[Records]
--------------------

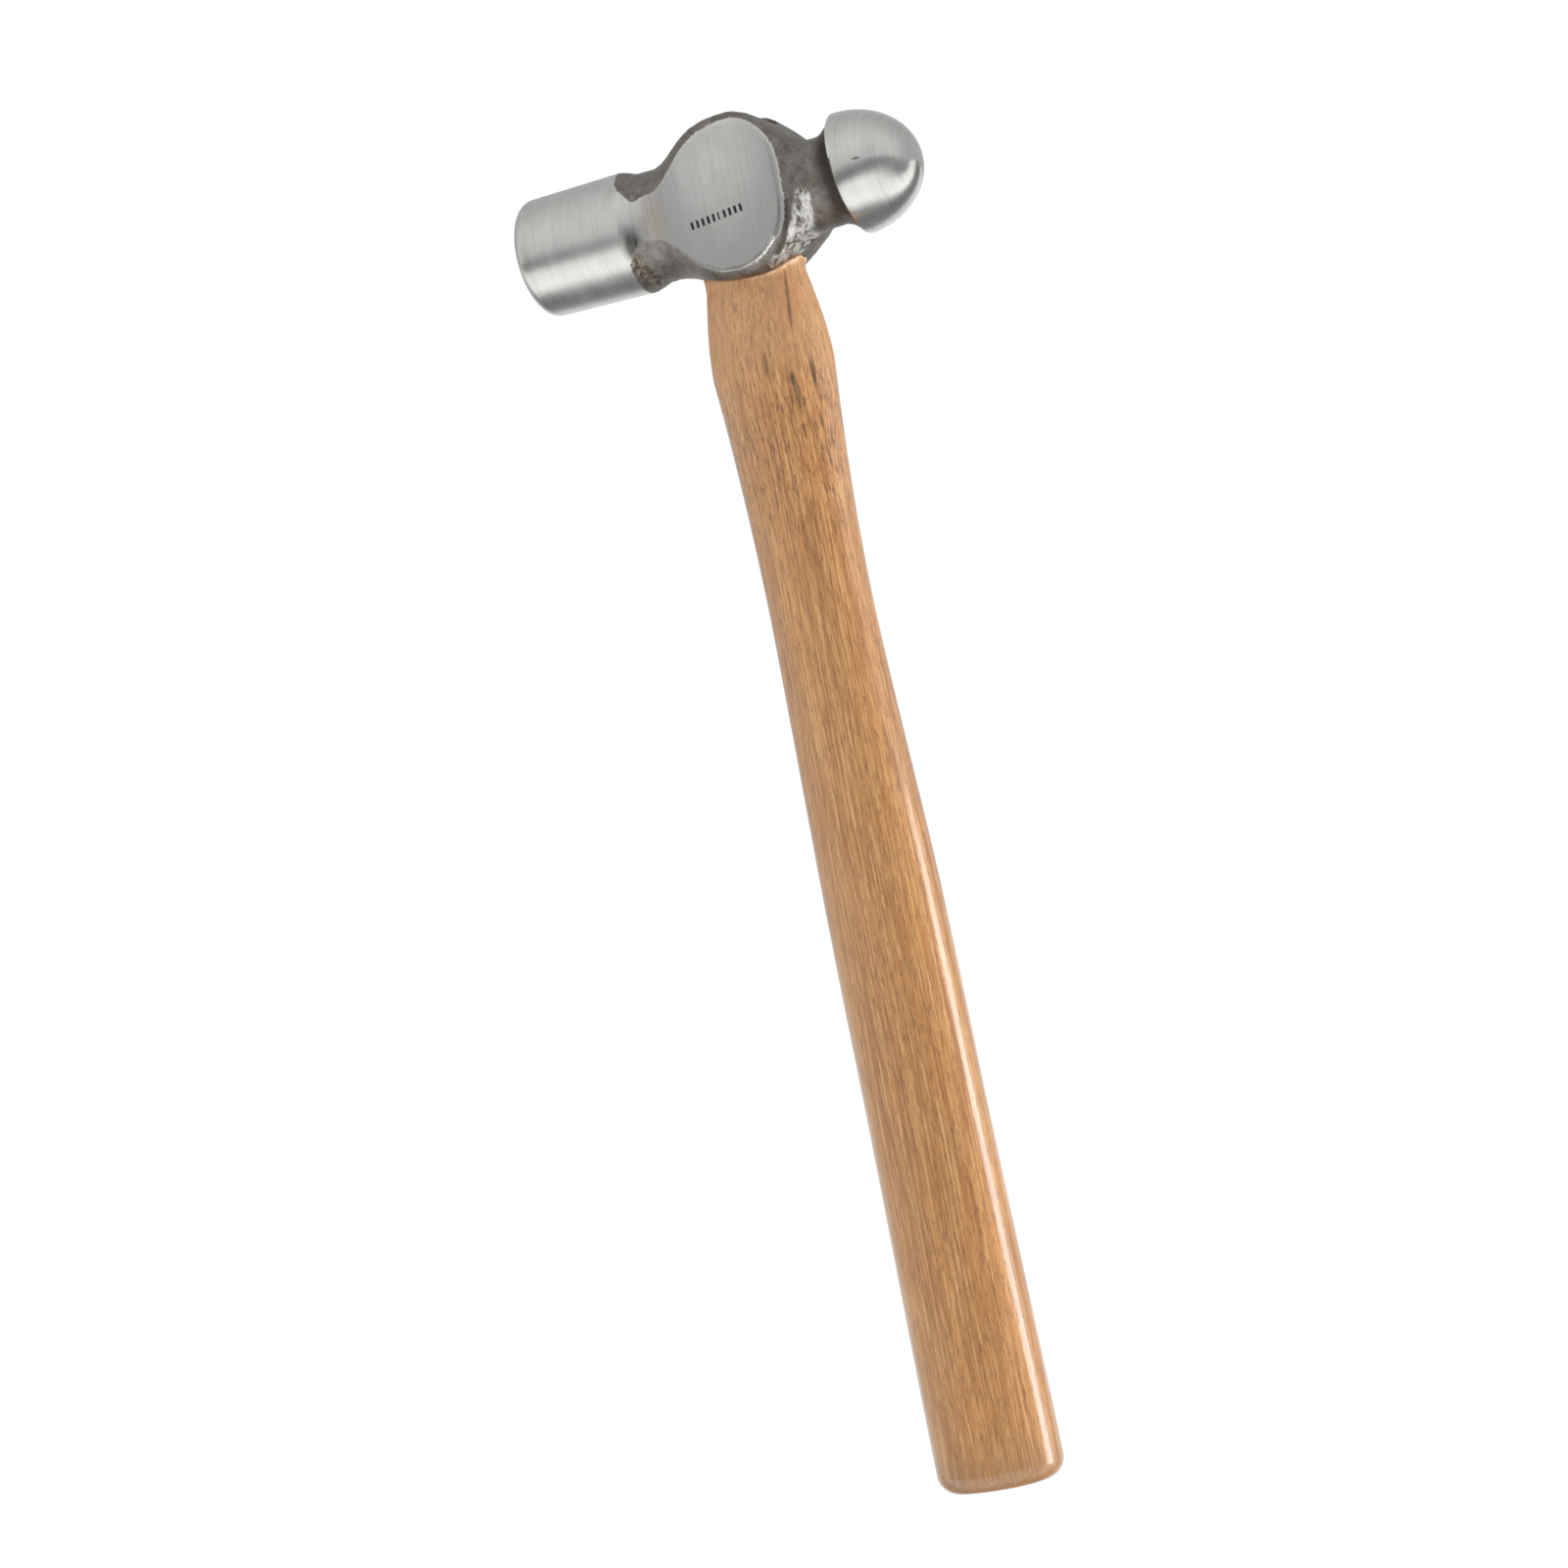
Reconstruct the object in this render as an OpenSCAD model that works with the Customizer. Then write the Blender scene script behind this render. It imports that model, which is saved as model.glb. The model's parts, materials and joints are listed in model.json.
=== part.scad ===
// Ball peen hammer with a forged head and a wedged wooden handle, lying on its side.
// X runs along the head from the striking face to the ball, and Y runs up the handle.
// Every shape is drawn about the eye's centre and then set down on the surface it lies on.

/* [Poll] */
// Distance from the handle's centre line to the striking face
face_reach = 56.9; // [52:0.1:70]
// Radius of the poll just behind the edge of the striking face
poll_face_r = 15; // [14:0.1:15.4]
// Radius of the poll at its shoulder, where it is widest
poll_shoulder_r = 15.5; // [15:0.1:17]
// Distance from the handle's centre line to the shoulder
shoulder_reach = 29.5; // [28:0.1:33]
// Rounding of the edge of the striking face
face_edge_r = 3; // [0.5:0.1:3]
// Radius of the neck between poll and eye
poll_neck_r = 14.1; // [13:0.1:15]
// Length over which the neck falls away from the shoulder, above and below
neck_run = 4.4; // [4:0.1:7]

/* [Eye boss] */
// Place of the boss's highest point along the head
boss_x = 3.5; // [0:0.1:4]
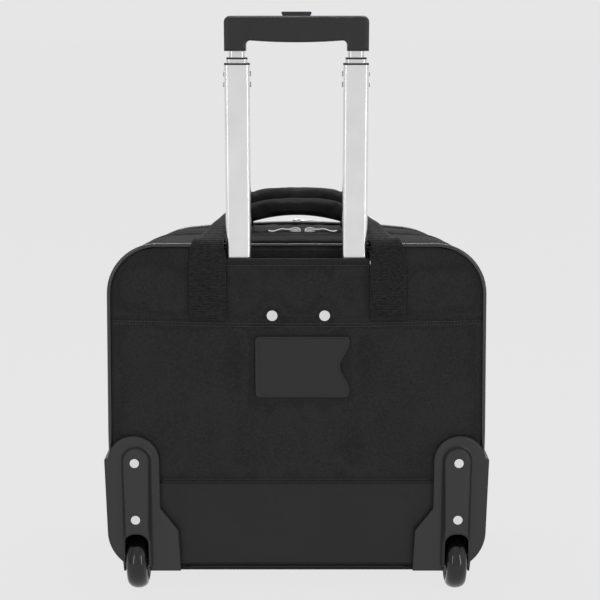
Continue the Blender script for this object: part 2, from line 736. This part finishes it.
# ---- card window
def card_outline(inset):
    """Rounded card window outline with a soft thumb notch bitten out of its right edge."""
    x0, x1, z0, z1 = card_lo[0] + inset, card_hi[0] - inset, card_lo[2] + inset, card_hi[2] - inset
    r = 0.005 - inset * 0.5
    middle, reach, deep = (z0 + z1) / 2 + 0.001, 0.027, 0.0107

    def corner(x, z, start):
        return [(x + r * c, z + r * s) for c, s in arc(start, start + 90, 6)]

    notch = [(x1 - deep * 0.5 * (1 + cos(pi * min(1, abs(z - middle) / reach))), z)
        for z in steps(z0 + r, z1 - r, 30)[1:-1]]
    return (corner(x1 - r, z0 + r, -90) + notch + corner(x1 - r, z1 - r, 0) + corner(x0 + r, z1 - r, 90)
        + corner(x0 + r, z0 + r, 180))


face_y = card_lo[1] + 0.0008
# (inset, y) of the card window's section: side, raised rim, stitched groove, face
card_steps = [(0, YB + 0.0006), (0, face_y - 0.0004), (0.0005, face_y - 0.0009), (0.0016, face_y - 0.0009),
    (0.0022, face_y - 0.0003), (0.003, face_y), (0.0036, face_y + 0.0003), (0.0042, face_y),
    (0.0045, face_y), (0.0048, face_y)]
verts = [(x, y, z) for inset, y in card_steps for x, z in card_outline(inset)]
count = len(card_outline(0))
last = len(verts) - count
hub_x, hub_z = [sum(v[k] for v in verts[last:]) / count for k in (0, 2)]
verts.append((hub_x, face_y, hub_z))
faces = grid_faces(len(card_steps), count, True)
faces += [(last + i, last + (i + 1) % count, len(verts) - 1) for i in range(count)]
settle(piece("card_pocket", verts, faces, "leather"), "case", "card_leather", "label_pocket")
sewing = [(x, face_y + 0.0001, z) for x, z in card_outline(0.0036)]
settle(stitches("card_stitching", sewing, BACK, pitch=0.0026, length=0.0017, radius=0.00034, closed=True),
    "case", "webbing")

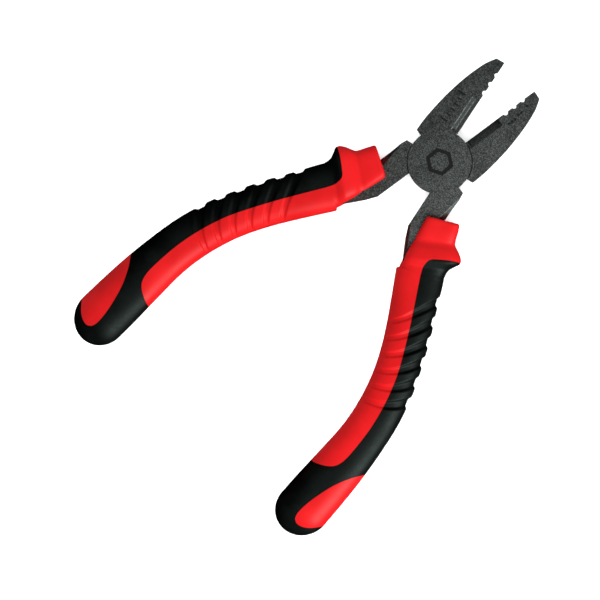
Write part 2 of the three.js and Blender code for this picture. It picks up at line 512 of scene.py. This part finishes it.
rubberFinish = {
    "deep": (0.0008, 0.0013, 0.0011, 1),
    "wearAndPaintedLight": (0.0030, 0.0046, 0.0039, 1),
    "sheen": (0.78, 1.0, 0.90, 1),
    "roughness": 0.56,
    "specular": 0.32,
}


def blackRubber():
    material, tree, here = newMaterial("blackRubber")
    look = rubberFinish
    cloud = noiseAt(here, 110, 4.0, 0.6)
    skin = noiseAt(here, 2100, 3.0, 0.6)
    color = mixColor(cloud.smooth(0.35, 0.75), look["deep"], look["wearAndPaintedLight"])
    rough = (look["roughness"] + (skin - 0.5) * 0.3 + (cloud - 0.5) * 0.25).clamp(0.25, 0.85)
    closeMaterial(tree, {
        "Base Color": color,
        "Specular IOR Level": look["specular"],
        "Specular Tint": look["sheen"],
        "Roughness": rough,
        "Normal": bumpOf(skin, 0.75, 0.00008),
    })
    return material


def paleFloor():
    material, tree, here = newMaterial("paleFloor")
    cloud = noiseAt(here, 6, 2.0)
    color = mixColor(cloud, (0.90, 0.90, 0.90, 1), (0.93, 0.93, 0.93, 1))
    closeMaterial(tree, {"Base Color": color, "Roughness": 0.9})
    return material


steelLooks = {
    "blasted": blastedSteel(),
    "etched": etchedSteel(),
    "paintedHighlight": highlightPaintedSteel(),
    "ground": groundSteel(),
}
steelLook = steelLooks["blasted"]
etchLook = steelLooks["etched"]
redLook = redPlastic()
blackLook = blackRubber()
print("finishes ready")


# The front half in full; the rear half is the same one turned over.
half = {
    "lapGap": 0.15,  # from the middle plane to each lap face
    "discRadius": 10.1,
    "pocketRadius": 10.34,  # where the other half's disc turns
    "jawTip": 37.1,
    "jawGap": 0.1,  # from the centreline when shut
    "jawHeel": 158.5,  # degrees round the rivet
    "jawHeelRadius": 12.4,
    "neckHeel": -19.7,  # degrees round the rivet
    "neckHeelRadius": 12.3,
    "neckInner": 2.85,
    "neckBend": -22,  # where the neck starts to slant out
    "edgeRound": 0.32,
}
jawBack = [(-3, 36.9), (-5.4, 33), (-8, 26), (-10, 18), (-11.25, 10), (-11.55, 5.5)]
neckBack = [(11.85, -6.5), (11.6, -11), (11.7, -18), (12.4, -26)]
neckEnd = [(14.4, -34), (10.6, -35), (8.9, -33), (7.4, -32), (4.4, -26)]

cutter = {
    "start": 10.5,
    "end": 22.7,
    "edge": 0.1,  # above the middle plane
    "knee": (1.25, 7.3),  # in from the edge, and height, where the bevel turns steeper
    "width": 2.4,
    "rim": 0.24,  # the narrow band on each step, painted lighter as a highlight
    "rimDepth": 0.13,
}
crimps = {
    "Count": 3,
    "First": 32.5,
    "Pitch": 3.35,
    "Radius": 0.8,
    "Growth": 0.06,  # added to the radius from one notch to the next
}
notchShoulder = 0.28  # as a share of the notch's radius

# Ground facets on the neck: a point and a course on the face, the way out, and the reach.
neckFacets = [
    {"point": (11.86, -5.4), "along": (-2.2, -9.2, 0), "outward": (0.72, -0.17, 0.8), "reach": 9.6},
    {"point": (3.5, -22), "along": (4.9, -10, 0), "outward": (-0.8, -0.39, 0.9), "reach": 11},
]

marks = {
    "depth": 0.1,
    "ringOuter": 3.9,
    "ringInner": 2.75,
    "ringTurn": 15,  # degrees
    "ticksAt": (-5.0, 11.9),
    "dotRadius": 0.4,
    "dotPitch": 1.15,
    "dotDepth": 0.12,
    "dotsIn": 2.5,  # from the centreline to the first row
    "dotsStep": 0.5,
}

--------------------

The lines from the start of the entries above through the line containing "neck_run = 4.4; // [4:0.1:7]" are the ones to return, please; copy them exactly and include both ends.

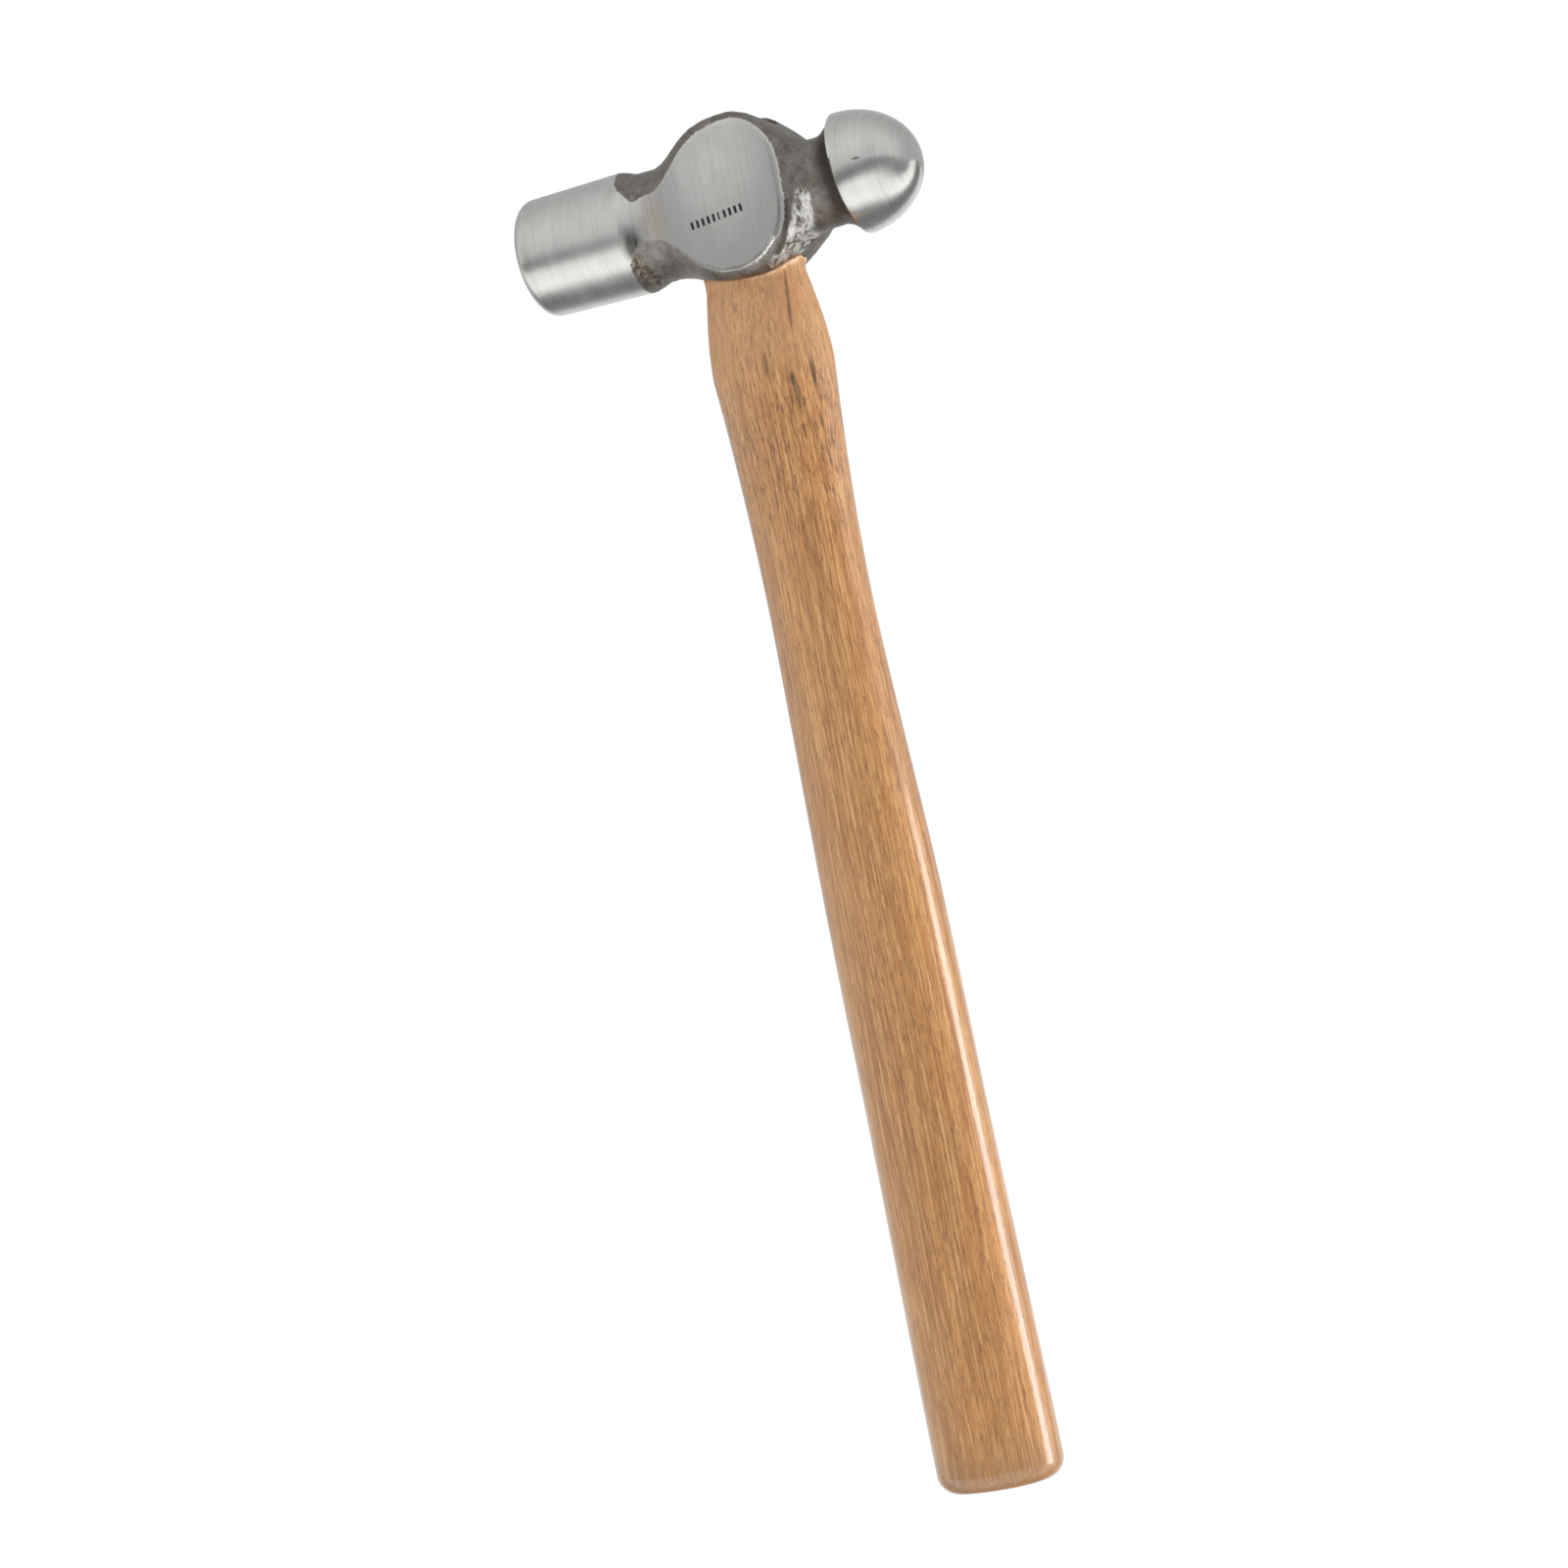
Reconstruct the object in this render as an OpenSCAD model that works with the Customizer. Then write the Blender scene script behind this render. It imports that model, which is saved as model.glb. The model's parts, materials and joints are listed in model.json.
=== part.scad ===
// Ball peen hammer with a forged head and a wedged wooden handle, lying on its side.
// X runs along the head from the striking face to the ball, and Y runs up the handle.
// Every shape is drawn about the eye's centre and then set down on the surface it lies on.

/* [Poll] */
// Distance from the handle's centre line to the striking face
face_reach = 56.9; // [52:0.1:70]
// Radius of the poll just behind the edge of the striking face
poll_face_r = 15; // [14:0.1:15.4]
// Radius of the poll at its shoulder, where it is widest
poll_shoulder_r = 15.5; // [15:0.1:17]
// Distance from the handle's centre line to the shoulder
shoulder_reach = 29.5; // [28:0.1:33]
// Rounding of the edge of the striking face
face_edge_r = 3; // [0.5:0.1:3]
// Radius of the neck between poll and eye
poll_neck_r = 14.1; // [13:0.1:15]
// Length over which the neck falls away from the shoulder, above and below
neck_run = 4.4; // [4:0.1:7]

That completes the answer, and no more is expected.